**Do this:**
Beginning with the first line of the data below, reproduce every line unchanged, ending with the line that holds "return [tuple(centre +".

[BEGIN Collected material]

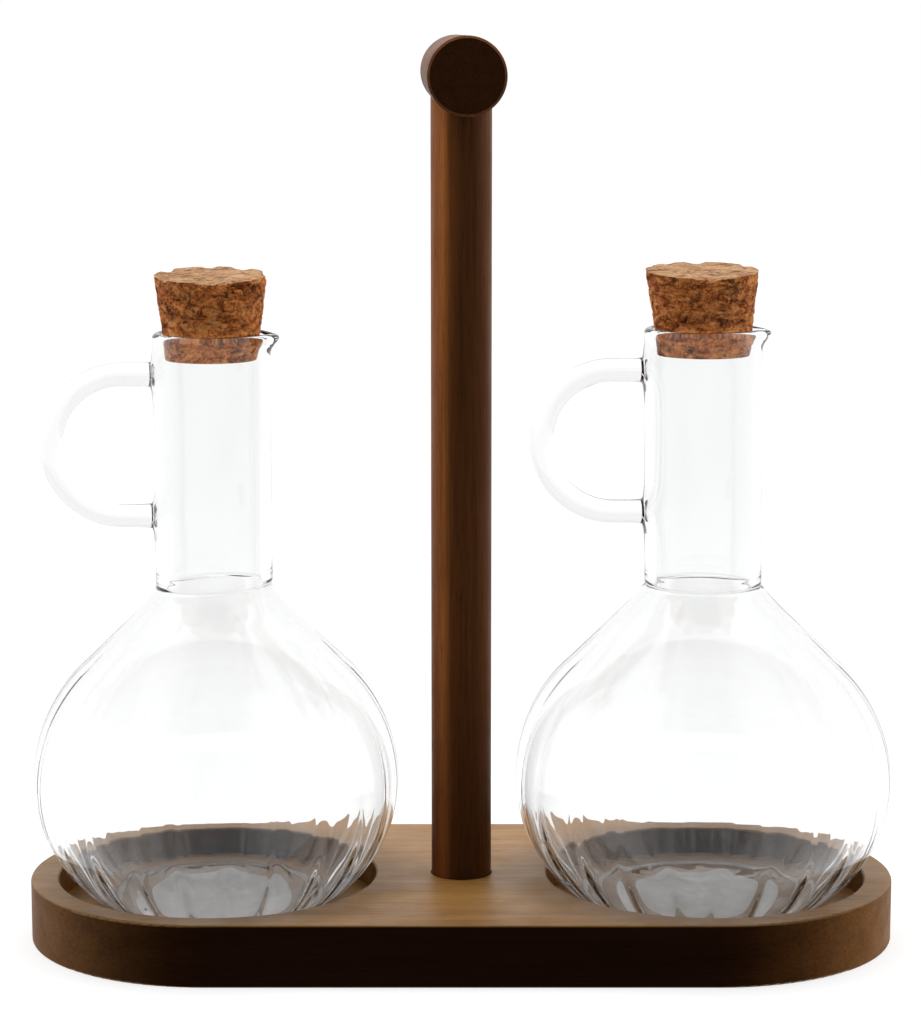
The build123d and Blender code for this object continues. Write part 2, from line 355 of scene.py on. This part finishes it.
def tangent_arc(start, heading, end, steps):
    """Points after start on the arc that leaves start along heading and reaches end."""
    start, heading, end = (np.array(v, float) for v in (start, heading, end))
    heading = heading / np.linalg.norm(heading)
    side = np.array([-heading[1], heading[0]])
    chord = end - start
    bend = chord @ chord / (2 * (chord @ side))
    centre = start + side * bend
    first = math.atan2(*(start - centre)[::-1])
    last = math.atan2(*(end - centre)[::-1])
    sweep = (last - first + math.pi) % (2 * math.pi) - math.pi
    angles = first + sweep * np.arange(1, steps + 1) / steps
    return [tuple(centre + abs(bend) * np.array([math.cos(a), math.sin(a)])) for a in angles]


def bowl_profile(belly_radius, inset, top_radius, lowest):
    """(radius, z) points of one face of the bowl, from angle lowest below the belly up to the weld."""
    points = []
    lower_centre = belly_radius - LOWER_BEND
    upper_centre = belly_radius - UPPER_BEND
    for angle in np.linspace(-lowest, 0, 34):
        radius = LOWER_BEND - inset
        points.append((lower_centre + radius * math.cos(angle), BELLY_Z + radius * math.sin(angle)))
    for angle in np.linspace(0, UPPER_TURN, 34)[1:]:
        radius = UPPER_BEND - inset
        points.append((upper_centre + radius * math.cos(angle), BELLY_Z + radius * math.sin(angle)))
    heading = np.array([-math.sin(UPPER_TURN), math.cos(UPPER_TURN)])
    corner = np.array(points[-1])
    for share in np.linspace(0, 1, 11)[1:]:
        points.append(tuple(corner + heading * SLOPE_LENGTH * share))
    points += tangent_arc(points[-1], heading, (top_radius, WELD_Z), 40)
    return points


def bezier(points, steps):
    """Points along a cubic curve, both ends included."""
    first, second, third, fourth = (np.array(p, float) for p in points)
    curve = []
    for t in np.linspace(0, 1, steps):
        u = 1 - t
        curve.append(tuple(u**3 * first + 3 * u * u * t * second + 3 * u * t * t * third + t**3 * fourth))
    return curve


def neck_shift(side, z):
    """How far the bottle's upper part leans sideways at height z."""
    return NECK_LEAN[side] * max(z - LEAN_START_Z, 0) / LEAN_HEIGHT


def soft_floor(z, floor_z, width):
    """The higher of z and floor_z, with a rounded change from one to the other."""
    return 0.5 * (z + floor_z + math.hypot(z - floor_z, width))


def bottle_profile(side):
    """The closed outline from the centre of the foot, out and up, over the rim and down inside.

    Each entry is (radius, z, inside), with inside 0 on the outer face and 1 on the inner one.
    """
    rim_z = RIM_Z[side]
    belly = BELLY_RADIUS[side]
    outline = []
    for radius in np.linspace(0, PUNT_RADIUS, 15):
        rise = PUNT_RISE * math.cos(radius / PUNT_RADIUS * math.pi / 2) ** 1.3
        outline.append((radius, FOOT_Z + rise, 0.0))
    lowest = math.acos((22.0 - (belly - LOWER_BEND)) / LOWER_BEND)
    for radius, z in bowl_profile(belly, 0, NECK_RADIUS, lowest):
        outline.append((radius, soft_floor(z, FOOT_Z - 0.25, 0.5) if z < 14 else z, 0.0))
    neck_top = rim_z - RIM_ROUND
    weld_steps = np.arange(WELD_Z + 0.15, WELD_Z + 5, 0.15)
    tube_steps = np.linspace(WELD_Z + 5, rim_z - 8, 34)
    lip_steps = np.linspace(rim_z - 8, neck_top, 14)[1:]
    climb = np.concatenate([weld_steps, tube_steps, lip_steps])
    outline += [(NECK_RADIUS, z, 0.0) for z in climb]
    middle = (NECK_RADIUS + BORE_RADIUS) / 2
    half = (NECK_RADIUS - BORE_RADIUS) / 2
    for angle in np.linspace(0, math.pi, 13)[1:-1]:
        inside = angle / math.pi
        outline.append((middle + half * math.cos(angle), neck_top + half * math.sin(angle), inside))
    outline += [(BORE_RADIUS, z, 1.0) for z in climb[::-1]]
    inner = bowl_profile(belly, WALL, BORE_RADIUS, HEEL_ANGLE)
    outline += [(radius, z, 1.0) for radius, z in inner[::-1]]
    tangent = np.array((math.sin(HEEL_ANGLE), math.cos(HEEL_ANGLE)))
    heel_top = np.array(inner[0])
    heel = [
        (FLOOR_RADIUS, INNER_FLOOR_Z),
        (FLOOR_RADIUS + 4.6, INNER_FLOOR_Z + 0.4),
        tuple(heel_top - 8 * tangent),
        tuple(heel_top),
    ]
    outline += [(radius, z, 1.0) for radius, z in bezier(heel, 26)[::-1][1:]]
    for radius in np.linspace(FLOOR_RADIUS - 1.2, 0, 20):
        outline.append((radius, INNER_FLOOR_Z, 1.0))
    return outline


def smooth_step(value, low, high):
    """0 below low, 1 above high and a smooth climb between."""
    share = min(max((value - low) / (high - low), 0), 1)
    return share * share * (3 - 2 * share)


def rib_height(z):
    """How far the inner ribs stand in from the wall at height z."""
    return float(np.interp(z, (8, 21, 30, 41, 60, 80, 95), (0.72, 0.62, 0.2, 0.18, 0.17, 0.12, 0.0)))


def bottle_point(radius, z, inside, angle, rib, side):
    """One point of the wall, with ribs, weld, pouring lip and the waviness of hand work.

    rib is how far the point is from the nearest rib's crest, as a share of the rib pitch.
    """
    rim_z = RIM_Z[side]
    seed = 3.7 if side == "left" else 21.3
    around = Vector((math.cos(angle) * 1.4, math.sin(angle) * 1.4, z / 24 + seed))
    bowl = 1 - smooth_step(z, 80, 96)
    reach = min(radius / 12, 1)
    wave = noise.noise(around) * (0.03 + 0.04 * bowl) * reach
    if inside > 0.5:
        around.z += 9
        wave += noise.noise(around) * (0.03 + 0.04 * bowl) * reach
        ridge = math.exp(-((rib / RIB_WIDTH) ** 2))
        radius -= rib_height(z) * ridge * smooth_step(radius, 25, 31) * inside
        if z < 20:
            spot = Vector((radius * math.cos(angle) / 8, radius * math.sin(angle) / 8, seed))
            dip = 1 - smooth_step(radius, 23, 30)
            ripple = 0.4 if side == "right" else 0.08
            z += dip * ripple * (0.5 * noise.noise(spot) + 0.3 * noise.noise(spot * 2.3))
    elif z < FOOT_Z + 1.3 and radius < 18:
        spot = Vector((radius * math.cos(angle) / 6, radius * math.sin(angle) / 6, seed + 5))
        z += abs(0.06 * noise.noise(spot)) * (1 - radius / 18)
    lean = math.radians(2.4) if side == "left" else math.radians(-0.4)
    weld_z = WELD_Z + radius * math.tan(lean) * math.cos(angle)
    if abs(z - weld_z) < 6:
        if inside > 0.5:
            wave -= 0.12 * math.exp(-(((z - weld_z - 0.8) / 1.6) ** 2))
        else:
            wave -= 0.3 * math.exp(-(((z - weld_z) / 0.34) ** 2))
            wave += 0.05 * math.exp(-(((z - weld_z - 2.6) / 0.5) ** 2))
    radius += wave
    x = radius * math.cos(angle)
    y = radius * math.sin(angle)
    if z > rim_z - 7 and x > 0:
        lift = smooth_step(z, rim_z - 6.5, rim_z - 0.2) ** 1.6
        beak = math.exp(-((y / 4.4) ** 2)) * smooth_step(x, 4, 11)
        x += 2.45 * lift * beak
        z -= 0.5 * lift * beak
    if z > WELD_Z and x < 0:
        top_z = rim_z - ROD_BELOW_RIM
        for weld in (top_z, top_z - 2 * ROD_BEND):
            pull = math.exp(-(((z - weld) / 4.4) ** 2) - (y / 5.5) ** 2)
            x -= (1.3 if inside > 0.5 else 0.9) * pull
    x += neck_shift(side, z)
    return x, y, z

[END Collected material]

**Task solution:**
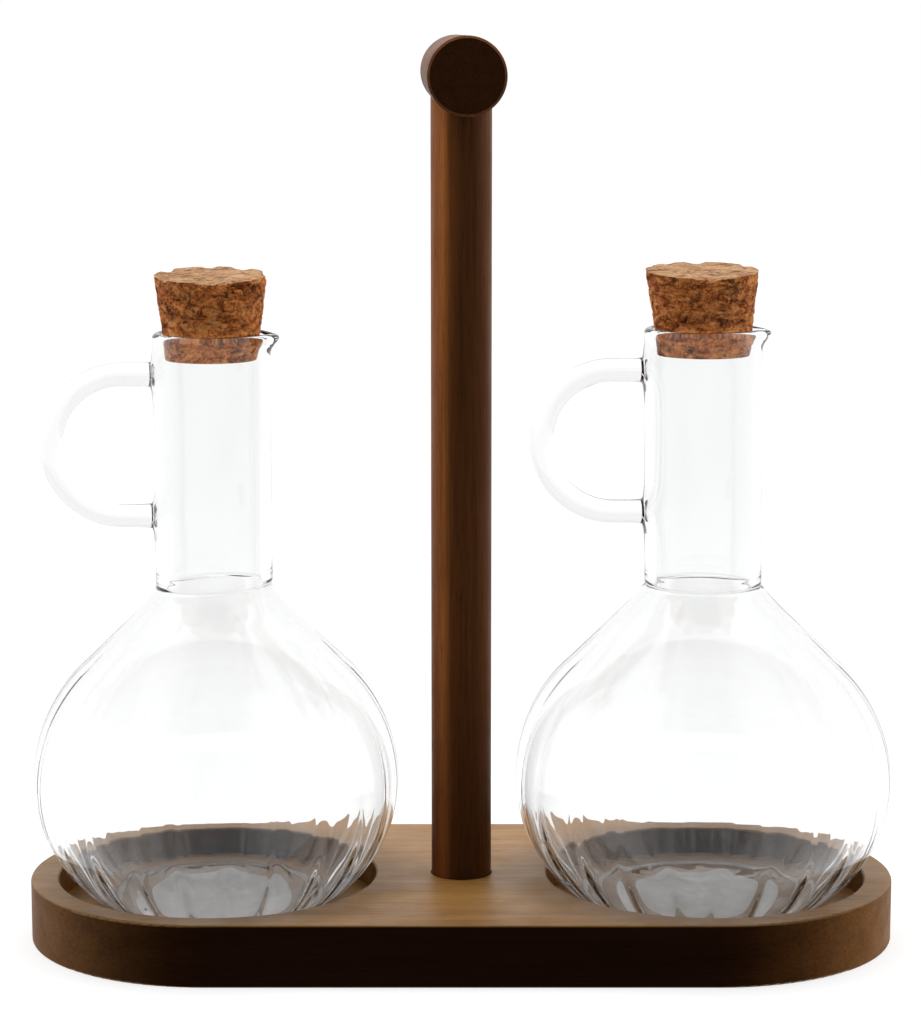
The build123d and Blender code for this object continues. Write part 2, from line 355 of scene.py on. This part finishes it.
def tangent_arc(start, heading, end, steps):
    """Points after start on the arc that leaves start along heading and reaches end."""
    start, heading, end = (np.array(v, float) for v in (start, heading, end))
    heading = heading / np.linalg.norm(heading)
    side = np.array([-heading[1], heading[0]])
    chord = end - start
    bend = chord @ chord / (2 * (chord @ side))
    centre = start + side * bend
    first = math.atan2(*(start - centre)[::-1])
    last = math.atan2(*(end - centre)[::-1])
    sweep = (last - first + math.pi) % (2 * math.pi) - math.pi
    angles = first + sweep * np.arange(1, steps + 1) / steps
    return [tuple(centre + abs(bend) * np.array([math.cos(a), math.sin(a)])) for a in angles]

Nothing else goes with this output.